EXTRACTED ENTRIES:
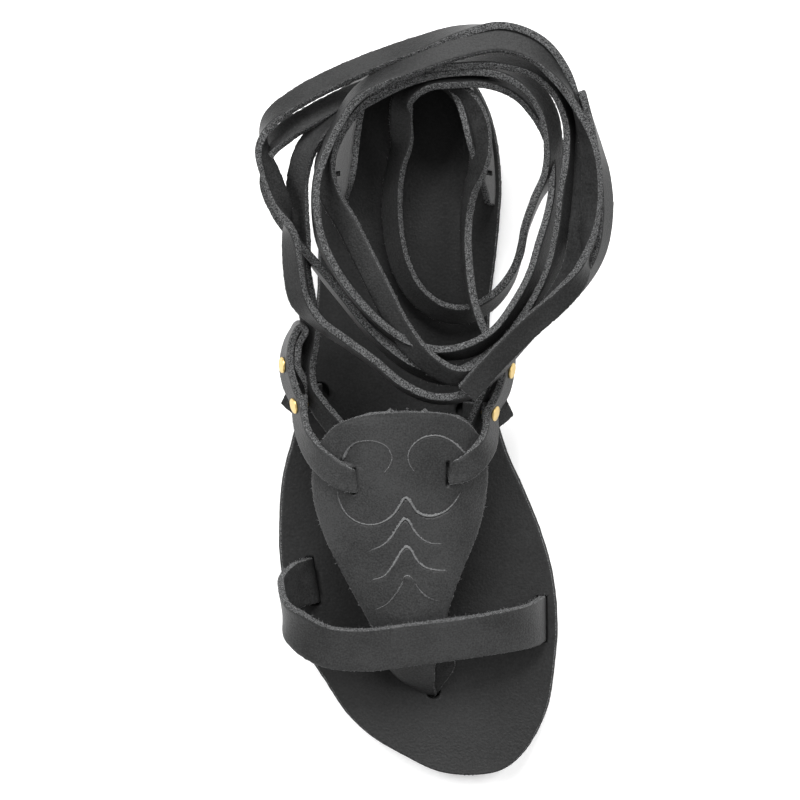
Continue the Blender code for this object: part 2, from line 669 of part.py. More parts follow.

...

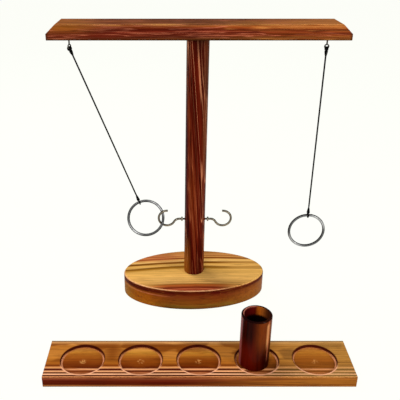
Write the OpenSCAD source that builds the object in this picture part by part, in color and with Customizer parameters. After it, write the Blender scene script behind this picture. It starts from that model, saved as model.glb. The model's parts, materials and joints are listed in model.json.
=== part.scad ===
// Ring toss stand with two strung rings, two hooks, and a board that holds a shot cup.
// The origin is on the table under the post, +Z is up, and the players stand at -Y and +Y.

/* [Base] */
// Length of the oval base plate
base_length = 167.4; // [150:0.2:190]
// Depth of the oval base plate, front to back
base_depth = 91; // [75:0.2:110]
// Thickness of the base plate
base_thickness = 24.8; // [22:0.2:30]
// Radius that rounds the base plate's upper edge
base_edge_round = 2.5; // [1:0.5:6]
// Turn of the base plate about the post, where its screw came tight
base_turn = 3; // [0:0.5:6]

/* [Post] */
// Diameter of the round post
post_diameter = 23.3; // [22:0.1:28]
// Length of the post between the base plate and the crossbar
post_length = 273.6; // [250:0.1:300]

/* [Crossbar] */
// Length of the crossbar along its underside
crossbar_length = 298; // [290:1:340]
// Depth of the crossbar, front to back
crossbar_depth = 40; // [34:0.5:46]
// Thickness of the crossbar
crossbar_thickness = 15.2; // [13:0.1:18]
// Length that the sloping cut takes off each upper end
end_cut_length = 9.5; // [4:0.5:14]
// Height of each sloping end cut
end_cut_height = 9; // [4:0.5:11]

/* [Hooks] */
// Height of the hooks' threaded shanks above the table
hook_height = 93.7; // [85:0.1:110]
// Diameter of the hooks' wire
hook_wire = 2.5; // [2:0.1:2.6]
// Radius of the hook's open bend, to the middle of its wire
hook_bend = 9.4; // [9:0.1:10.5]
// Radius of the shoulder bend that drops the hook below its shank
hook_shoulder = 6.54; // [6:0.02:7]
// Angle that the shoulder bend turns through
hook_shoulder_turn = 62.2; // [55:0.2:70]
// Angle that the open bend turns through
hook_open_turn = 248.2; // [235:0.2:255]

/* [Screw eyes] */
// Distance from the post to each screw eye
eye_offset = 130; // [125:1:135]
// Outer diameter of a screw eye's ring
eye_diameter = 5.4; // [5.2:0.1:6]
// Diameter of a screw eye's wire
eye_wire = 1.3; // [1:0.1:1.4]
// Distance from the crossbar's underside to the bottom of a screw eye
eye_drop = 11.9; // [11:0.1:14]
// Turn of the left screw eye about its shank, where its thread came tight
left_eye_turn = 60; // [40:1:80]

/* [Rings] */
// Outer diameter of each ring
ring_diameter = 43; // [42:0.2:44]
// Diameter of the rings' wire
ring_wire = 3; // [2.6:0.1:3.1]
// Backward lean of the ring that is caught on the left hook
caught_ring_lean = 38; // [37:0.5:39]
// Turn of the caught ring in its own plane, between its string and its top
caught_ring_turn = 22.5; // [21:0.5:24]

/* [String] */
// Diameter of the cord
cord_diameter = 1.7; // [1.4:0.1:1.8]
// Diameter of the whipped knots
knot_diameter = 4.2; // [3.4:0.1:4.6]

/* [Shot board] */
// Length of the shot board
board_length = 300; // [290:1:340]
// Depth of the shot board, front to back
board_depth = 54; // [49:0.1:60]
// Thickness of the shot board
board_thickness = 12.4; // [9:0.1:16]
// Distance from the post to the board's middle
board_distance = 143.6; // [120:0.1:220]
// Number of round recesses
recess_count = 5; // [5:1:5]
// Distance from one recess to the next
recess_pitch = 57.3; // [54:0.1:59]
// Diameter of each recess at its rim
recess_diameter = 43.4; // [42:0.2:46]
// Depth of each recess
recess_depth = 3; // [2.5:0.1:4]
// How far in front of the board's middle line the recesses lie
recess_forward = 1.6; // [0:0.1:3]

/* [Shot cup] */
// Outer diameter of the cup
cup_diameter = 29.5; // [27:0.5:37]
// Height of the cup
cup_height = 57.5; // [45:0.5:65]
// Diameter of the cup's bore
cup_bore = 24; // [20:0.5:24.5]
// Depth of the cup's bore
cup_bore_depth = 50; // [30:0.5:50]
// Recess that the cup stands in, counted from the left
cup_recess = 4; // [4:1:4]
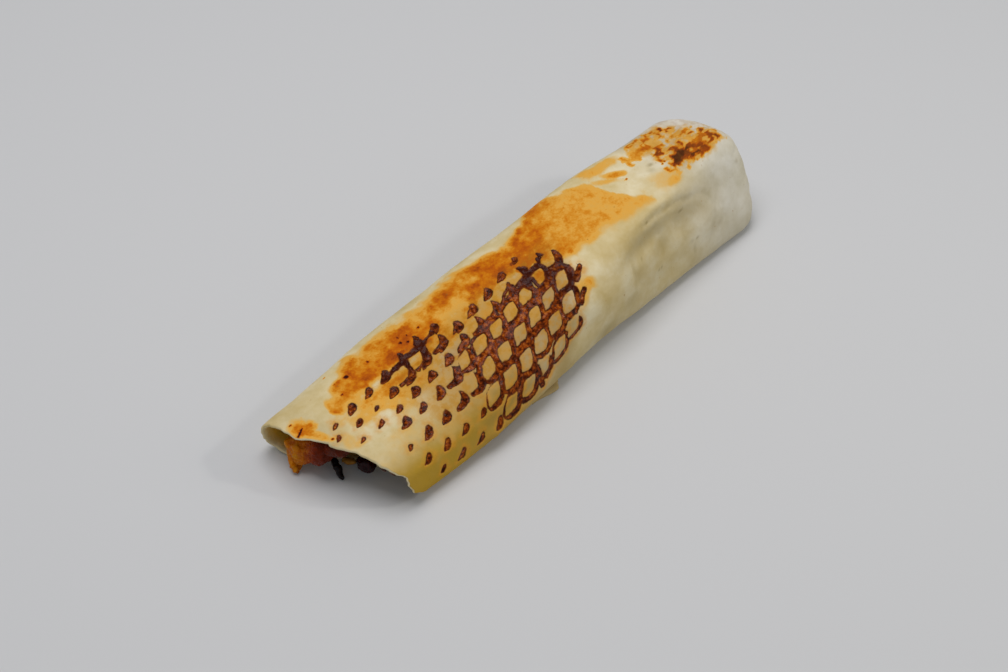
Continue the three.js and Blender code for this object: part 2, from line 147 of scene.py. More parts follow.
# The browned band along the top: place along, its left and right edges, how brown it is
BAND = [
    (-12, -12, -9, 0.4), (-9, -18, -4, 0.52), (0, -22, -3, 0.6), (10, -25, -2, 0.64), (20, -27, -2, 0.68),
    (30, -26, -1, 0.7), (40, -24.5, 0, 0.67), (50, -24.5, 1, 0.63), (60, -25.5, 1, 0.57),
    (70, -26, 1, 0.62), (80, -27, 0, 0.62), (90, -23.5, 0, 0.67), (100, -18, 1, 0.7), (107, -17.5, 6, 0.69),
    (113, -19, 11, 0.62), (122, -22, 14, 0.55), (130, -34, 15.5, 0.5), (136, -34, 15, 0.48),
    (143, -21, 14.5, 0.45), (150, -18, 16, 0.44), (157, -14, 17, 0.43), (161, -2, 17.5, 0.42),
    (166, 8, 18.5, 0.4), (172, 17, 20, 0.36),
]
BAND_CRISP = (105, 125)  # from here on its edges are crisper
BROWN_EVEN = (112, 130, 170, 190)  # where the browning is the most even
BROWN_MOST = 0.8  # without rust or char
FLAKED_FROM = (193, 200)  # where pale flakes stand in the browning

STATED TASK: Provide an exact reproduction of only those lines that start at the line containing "Write the OpenSCAD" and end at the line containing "at -Y and +Y.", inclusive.

TASK ANSWER:
Write the OpenSCAD source that builds the object in this picture part by part, in color and with Customizer parameters. After it, write the Blender scene script behind this picture. It starts from that model, saved as model.glb. The model's parts, materials and joints are listed in model.json.
=== part.scad ===
// Ring toss stand with two strung rings, two hooks, and a board that holds a shot cup.
// The origin is on the table under the post, +Z is up, and the players stand at -Y and +Y.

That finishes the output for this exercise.